I had many a great plan for my life right now– married, professional, pre-children. The three main things right now were yoga, French and the piano. Alas, I overestimated my capacity for productivity. I pretty much just teach at school, then tutor or teach Spanish, and then collapse into a stupor of 30 Rock-filled night. What to watch now that I am caught up on Mad Men and The Office and soon 30 Rock? Any suggestions? I used to be a harsh critic of TV, before my epic downfall as a person began (i.e., when I became a teacher), but now I am so thankful to have something so lovely and mindless at night!
I am sorry that I write about teaching so much. Why do teachers talk about teaching all the time? Maybe it is because teaching has this uncanny tendency to drain all those things out of you that you actually needed to continue functioning normally the rest of the week– things like energy, speech, logic, reasoning skills, etc. Thankfully it’s a profession that I love, but I do feel bad that I don’t function as well at things outside school like friendships. It’s like high school again: ”Did I really just say that? Did I say anything at all tonight that I meant to say and really wanted to say?”

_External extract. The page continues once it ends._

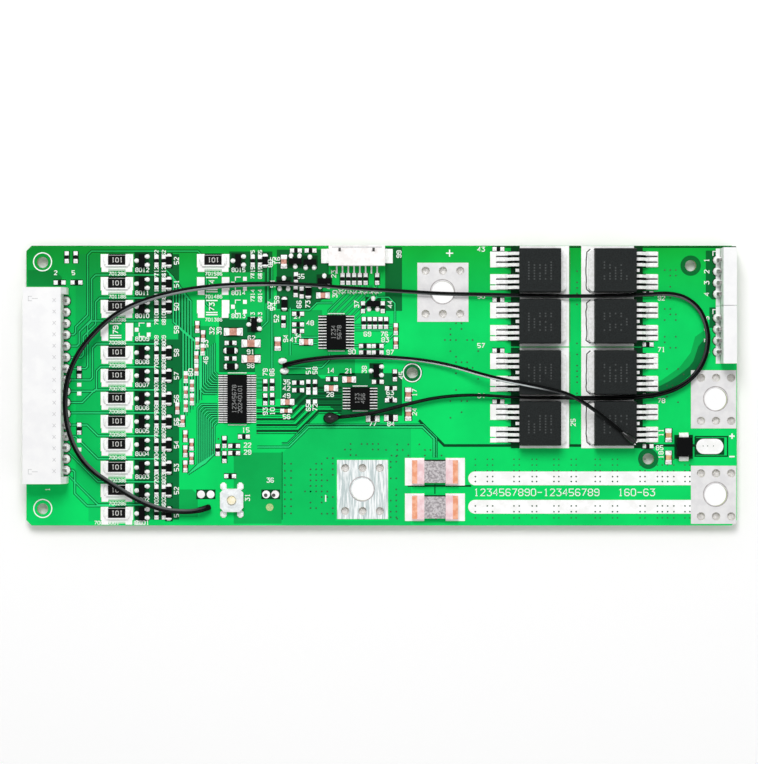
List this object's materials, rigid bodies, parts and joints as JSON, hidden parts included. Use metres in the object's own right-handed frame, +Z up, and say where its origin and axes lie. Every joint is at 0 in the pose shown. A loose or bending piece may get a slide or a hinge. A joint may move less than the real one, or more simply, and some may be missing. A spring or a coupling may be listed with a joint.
{
  "type": "battery management board",
  "caption": "Long green circuit board that guards a series battery pack, with power transistors, shunts, bolt-on terminal lands, white headers, a push switch and sensor leads.",
  "frame": {"origin": "under the middle of the board's outline, level with the tips of the header pins it rests on", "axes": "+X along the board from the long cell header to the output lands, +Y across it towards the signal socket, +Z up out of the parts side"},
  "size_m": [0.16, 0.063, 0.0095],
  "materials": {
    "bead_epoxy": "black epoxy",
    "capacitor_ceramic": "fired ceramic",
    "chip_metal": "plated ends with solder",
    "laminate": "green solder resist, semi-gloss",
    "lead_frame": "tin plate",
    "mould_compound": "black moulding compound",
    "nylon": "natural white nylon",
    "pin_tin": "tinned brass pins with solder",
    "sensor_sheath": "black insulation",
    "shunt_alloy": "matt rolled alloy",
    "shunt_copper": "bare copper",
    "socket_nylon": "natural white nylon",
    "switch_body": "moulded",
    "switch_button": "cream plastic",
    "switch_metal": "bright plate",
    "thick_film": "black glazed film",
    "tinned_copper": "hot-levelled solder, bright"
  },
  "bodies": {
    "board": {"bare_pads": "tinned_copper", "bleed_resistor_bodies": "thick_film", "bleed_resistor_caps": "chip_metal", "capacitor_chips": "capacitor_ceramic", "cell_header_housing": "nylon", "cell_header_pins": "pin_tin", "circuit_board": "laminate", "control_chip_body": "mould_compound", "control_chip_leads": "lead_frame", "current_strips": "tinned_copper", "driver_chip_body": "mould_compound", "driver_chip_leads": "lead_frame", "long_sensor_lead": "sensor_sheath", "lower_header_housing": "nylon", "lower_header_pins": "pin_tin", "monitor_chip_body": "mould_compound", "monitor_chip_leads": "lead_frame", "negative_battery_land": "tinned_copper", "negative_output_land": "tinned_copper", "positive_battery_land": "tinned_copper", "positive_output_land": "tinned_copper", "power_case_left_1": "mould_compound", "power_case_left_2": "mould_compound", "power_case_left_3": "mould_compound", "power_case_left_4": "mould_compound", "power_case_right_1": "mould_compound", "power_case_right_2": "mould_compound", "power_case_right_3": "mould_compound", "power_case_right_4": "mould_compound", "power_leads_left_1": "lead_frame", "power_leads_left_2": "lead_frame", "power_leads_left_3": "lead_frame", "power_leads_left_4": "lead_frame", "power_leads_right_1": "lead_frame", "power_leads_right_2": "lead_frame", "power_leads_right_3": "lead_frame", "power_leads_right_4": "lead_frame", "resistor_chips": "thick_film", "sensor_beads": "bead_epoxy", "short_sensor_lead": "sensor_sheath", "shunt_blocks": "shunt_copper", "shunt_elements": "shunt_alloy", "signal_socket_anchors": "lead_frame", "signal_socket_body": "socket_nylon", "signal_socket_contacts": "lead_frame", "small_diodes": "mould_compound", "small_transistor_bodies": "mould_compound", "small_transistor_leads": "lead_frame", "solder_spots": "tinned_copper", "surge_diode_body": "mould_compound", "surge_diode_tabs": "lead_frame", "switch_cover": "switch_metal", "switch_cup": "switch_body", "switch_dome": "switch_metal", "switch_legs": "switch_metal", "transistor_pads": "tinned_copper", "upper_header_housing": "nylon", "upper_header_pins": "pin_tin"},
    "button": {"switch_plunger": "switch_button"}
  },
  "joints": [
    {"name": "button_press", "type": "slide", "parent": "board", "child": "button", "axis": [0, 0, -1], "range_m": [0, 0.00025], "stiffness_N_per_m": 200}
  ]
}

Perhaps it’s just getting used to the real world of a any job, where you do in fact spend most of the day saying things you do not want to say and might not mean (“Sure Mrs. W., I would LOVE to stay 30 minutes after school to discuss why Johnny got a red mark for tattling on someone who-yes, I know this is shocking– looked at him.”)
I will say it’s great to have a low-key husband who does not waste time dissecting me or my conversations. I think I underestimated the qualities of patience and good-naturedness in a man before I married him. That goes a long, long, way.